*Description of the task*: Take the entries below and print all of them exactly, please.

***** Input material *****

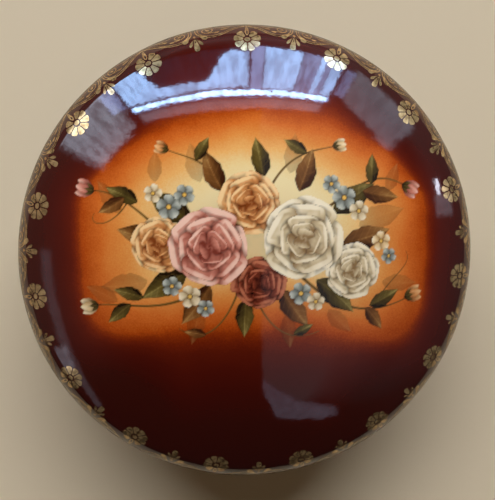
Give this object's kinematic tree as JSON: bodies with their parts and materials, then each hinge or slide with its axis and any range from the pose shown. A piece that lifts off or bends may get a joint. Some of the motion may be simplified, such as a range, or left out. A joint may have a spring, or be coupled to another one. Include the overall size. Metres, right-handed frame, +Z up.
{
  "type": "porcelain box",
  "caption": "Round porcelain box with a domed lid that lifts off a footed bowl and sits over an upright flange.",
  "frame": {"origin": "centre of the foot ring, on the plane that the box stands on", "axes": "+Z up along the axis of the box; the side nearest the viewer of the lid's picture faces -Y, and +X is to that viewer's right"},
  "size_m": [0.114, 0.114, 0.05],
  "materials": {
    "base_glaze": "gloss",
    "lid_glaze": "gloss",
    "white_glaze": "gloss",
    "bare_porcelain": "matte",
    "gilding": "satin",
    "flower_painting": "gloss"
  },
  "bodies": {
    "base": {"base": "base_glaze"},
    "lid": {"lid": "lid_glaze"}
  },
  "joints": [
    {"name": "lid_lift", "type": "slide", "parent": "base", "child": "lid", "axis": [0, 0, 1], "range_m": [0, 0.08]}
  ]
}
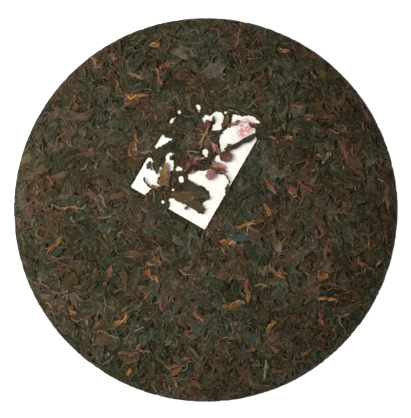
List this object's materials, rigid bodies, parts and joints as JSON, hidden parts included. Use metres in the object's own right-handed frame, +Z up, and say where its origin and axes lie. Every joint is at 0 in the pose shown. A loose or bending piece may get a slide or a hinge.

*****

*Full solution*:
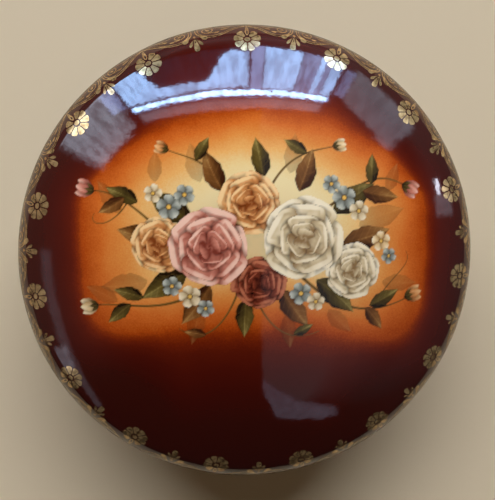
Give this object's kinematic tree as JSON: bodies with their parts and materials, then each hinge or slide with its axis and any range from the pose shown. A piece that lifts off or bends may get a joint. Some of the motion may be simplified, such as a range, or left out. A joint may have a spring, or be coupled to another one. Include the overall size. Metres, right-handed frame, +Z up.
{
  "type": "porcelain box",
  "caption": "Round porcelain box with a domed lid that lifts off a footed bowl and sits over an upright flange.",
  "frame": {"origin": "centre of the foot ring, on the plane that the box stands on", "axes": "+Z up along the axis of the box; the side nearest the viewer of the lid's picture faces -Y, and +X is to that viewer's right"},
  "size_m": [0.114, 0.114, 0.05],
  "materials": {
    "base_glaze": "gloss",
    "lid_glaze": "gloss",
    "white_glaze": "gloss",
    "bare_porcelain": "matte",
    "gilding": "satin",
    "flower_painting": "gloss"
  },
  "bodies": {
    "base": {"base": "base_glaze"},
    "lid": {"lid": "lid_glaze"}
  },
  "joints": [
    {"name": "lid_lift", "type": "slide", "parent": "base", "child": "lid", "axis": [0, 0, 1], "range_m": [0, 0.08]}
  ]
}
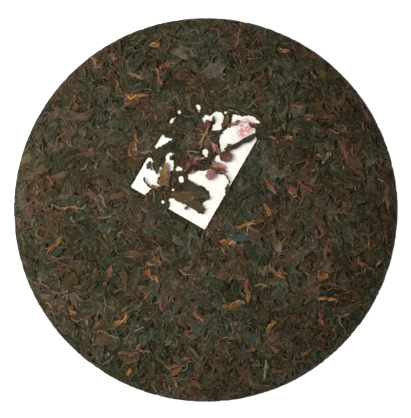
List this object's materials, rigid bodies, parts and joints as JSON, hidden parts included. Use metres in the object's own right-handed frame, +Z up, and say where its origin and axes lie. Every joint is at 0 in the pose shown. A loose or bending piece may get a slide or a hinge.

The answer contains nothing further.